AIM =
Lines holding the string "bodies" are the ones to copy from this listing.

RAW DATA =
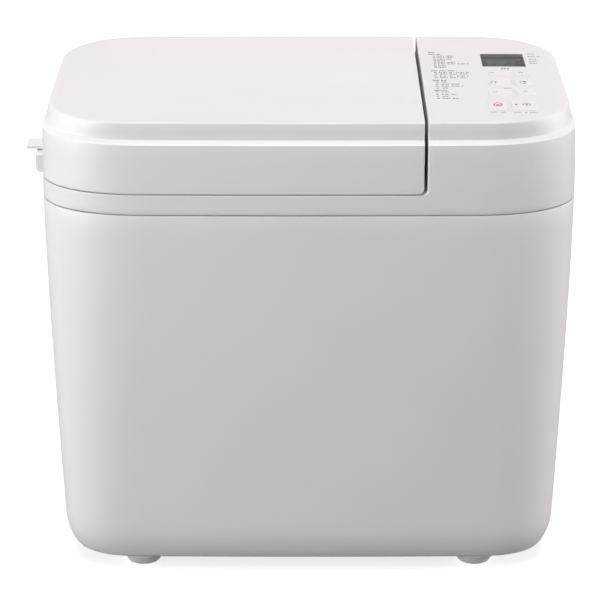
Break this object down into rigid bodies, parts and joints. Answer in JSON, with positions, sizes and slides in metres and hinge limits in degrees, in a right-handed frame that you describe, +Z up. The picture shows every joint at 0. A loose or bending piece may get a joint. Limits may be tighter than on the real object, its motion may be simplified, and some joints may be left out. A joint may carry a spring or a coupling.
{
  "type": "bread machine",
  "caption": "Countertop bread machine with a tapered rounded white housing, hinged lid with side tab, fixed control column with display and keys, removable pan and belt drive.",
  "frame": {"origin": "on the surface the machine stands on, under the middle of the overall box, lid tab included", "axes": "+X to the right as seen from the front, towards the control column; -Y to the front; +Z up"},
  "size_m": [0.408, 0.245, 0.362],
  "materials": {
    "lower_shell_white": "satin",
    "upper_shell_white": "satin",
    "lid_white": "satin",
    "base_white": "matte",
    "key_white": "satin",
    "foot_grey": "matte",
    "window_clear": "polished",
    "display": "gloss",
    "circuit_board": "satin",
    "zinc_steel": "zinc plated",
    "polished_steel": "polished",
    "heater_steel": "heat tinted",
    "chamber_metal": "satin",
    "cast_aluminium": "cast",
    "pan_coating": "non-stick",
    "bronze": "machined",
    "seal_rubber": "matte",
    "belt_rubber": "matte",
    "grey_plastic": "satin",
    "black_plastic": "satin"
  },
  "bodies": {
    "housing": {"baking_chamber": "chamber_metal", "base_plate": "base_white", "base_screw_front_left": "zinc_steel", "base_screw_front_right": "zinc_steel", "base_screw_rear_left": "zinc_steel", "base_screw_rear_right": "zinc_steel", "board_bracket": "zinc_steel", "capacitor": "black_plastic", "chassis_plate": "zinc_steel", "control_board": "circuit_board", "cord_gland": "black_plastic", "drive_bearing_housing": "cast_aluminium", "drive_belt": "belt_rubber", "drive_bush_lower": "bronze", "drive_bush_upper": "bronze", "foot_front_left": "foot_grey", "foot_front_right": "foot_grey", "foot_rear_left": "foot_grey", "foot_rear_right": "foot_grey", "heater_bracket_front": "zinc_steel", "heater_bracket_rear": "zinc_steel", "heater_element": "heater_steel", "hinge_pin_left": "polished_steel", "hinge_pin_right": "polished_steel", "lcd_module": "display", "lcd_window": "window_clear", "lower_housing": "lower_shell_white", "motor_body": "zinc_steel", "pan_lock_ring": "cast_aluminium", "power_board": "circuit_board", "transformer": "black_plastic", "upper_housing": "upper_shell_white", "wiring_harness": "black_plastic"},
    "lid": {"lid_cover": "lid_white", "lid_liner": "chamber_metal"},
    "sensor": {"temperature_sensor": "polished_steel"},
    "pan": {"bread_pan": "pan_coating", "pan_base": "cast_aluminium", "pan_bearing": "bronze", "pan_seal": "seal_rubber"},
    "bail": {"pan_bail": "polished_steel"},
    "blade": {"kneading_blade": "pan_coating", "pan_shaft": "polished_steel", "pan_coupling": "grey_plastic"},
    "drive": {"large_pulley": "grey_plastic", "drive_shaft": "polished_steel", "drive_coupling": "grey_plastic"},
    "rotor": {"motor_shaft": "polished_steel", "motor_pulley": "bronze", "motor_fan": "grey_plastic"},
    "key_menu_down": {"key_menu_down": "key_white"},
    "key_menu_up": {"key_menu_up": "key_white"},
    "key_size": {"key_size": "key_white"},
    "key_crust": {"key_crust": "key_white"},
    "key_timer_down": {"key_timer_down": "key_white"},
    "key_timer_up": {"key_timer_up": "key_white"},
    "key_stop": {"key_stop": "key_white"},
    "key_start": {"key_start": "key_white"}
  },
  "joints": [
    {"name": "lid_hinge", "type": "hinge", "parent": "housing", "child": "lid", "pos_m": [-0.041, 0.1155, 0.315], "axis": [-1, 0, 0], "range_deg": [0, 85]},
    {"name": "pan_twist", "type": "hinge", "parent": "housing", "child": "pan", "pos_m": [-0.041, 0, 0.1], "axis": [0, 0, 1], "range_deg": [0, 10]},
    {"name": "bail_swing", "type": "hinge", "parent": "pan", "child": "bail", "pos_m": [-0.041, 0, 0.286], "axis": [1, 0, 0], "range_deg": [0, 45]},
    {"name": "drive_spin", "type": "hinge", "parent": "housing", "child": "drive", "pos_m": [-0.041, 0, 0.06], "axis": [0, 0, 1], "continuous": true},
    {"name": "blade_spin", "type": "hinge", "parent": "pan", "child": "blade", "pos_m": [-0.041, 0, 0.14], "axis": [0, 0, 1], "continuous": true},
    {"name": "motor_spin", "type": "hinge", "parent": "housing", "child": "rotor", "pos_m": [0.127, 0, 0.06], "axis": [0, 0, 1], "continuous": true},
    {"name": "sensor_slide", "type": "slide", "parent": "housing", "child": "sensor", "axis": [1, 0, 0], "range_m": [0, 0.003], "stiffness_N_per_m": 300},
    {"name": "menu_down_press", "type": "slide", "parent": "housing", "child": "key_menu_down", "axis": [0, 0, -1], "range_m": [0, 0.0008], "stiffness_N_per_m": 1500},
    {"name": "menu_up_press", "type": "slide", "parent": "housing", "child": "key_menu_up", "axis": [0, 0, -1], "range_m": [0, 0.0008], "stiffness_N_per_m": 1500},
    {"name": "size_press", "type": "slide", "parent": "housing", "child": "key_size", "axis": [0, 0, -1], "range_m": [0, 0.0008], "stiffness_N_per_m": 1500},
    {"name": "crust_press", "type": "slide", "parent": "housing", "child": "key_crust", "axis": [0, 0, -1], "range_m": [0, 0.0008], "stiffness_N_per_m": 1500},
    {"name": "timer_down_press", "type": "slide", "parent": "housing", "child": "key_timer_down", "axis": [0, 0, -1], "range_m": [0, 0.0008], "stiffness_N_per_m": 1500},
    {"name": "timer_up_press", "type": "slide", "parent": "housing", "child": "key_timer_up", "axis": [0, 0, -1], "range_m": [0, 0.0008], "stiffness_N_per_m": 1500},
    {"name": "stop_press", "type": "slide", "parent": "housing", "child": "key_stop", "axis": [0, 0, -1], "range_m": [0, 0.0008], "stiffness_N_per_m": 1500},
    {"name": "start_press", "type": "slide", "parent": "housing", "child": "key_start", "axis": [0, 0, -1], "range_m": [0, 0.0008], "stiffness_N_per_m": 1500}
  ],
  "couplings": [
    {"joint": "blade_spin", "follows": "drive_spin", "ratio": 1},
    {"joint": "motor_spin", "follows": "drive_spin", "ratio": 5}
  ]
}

CORRECT RESULT =
Break this object down into rigid bodies, parts and joints. Answer in JSON, with positions, sizes and slides in metres and hinge limits in degrees, in a right-handed frame that you describe, +Z up. The picture shows every joint at 0. A loose or bending piece may get a joint. Limits may be tighter than on the real object, its motion may be simplified, and some joints may be left out. A joint may carry a spring or a coupling.
  "bodies": {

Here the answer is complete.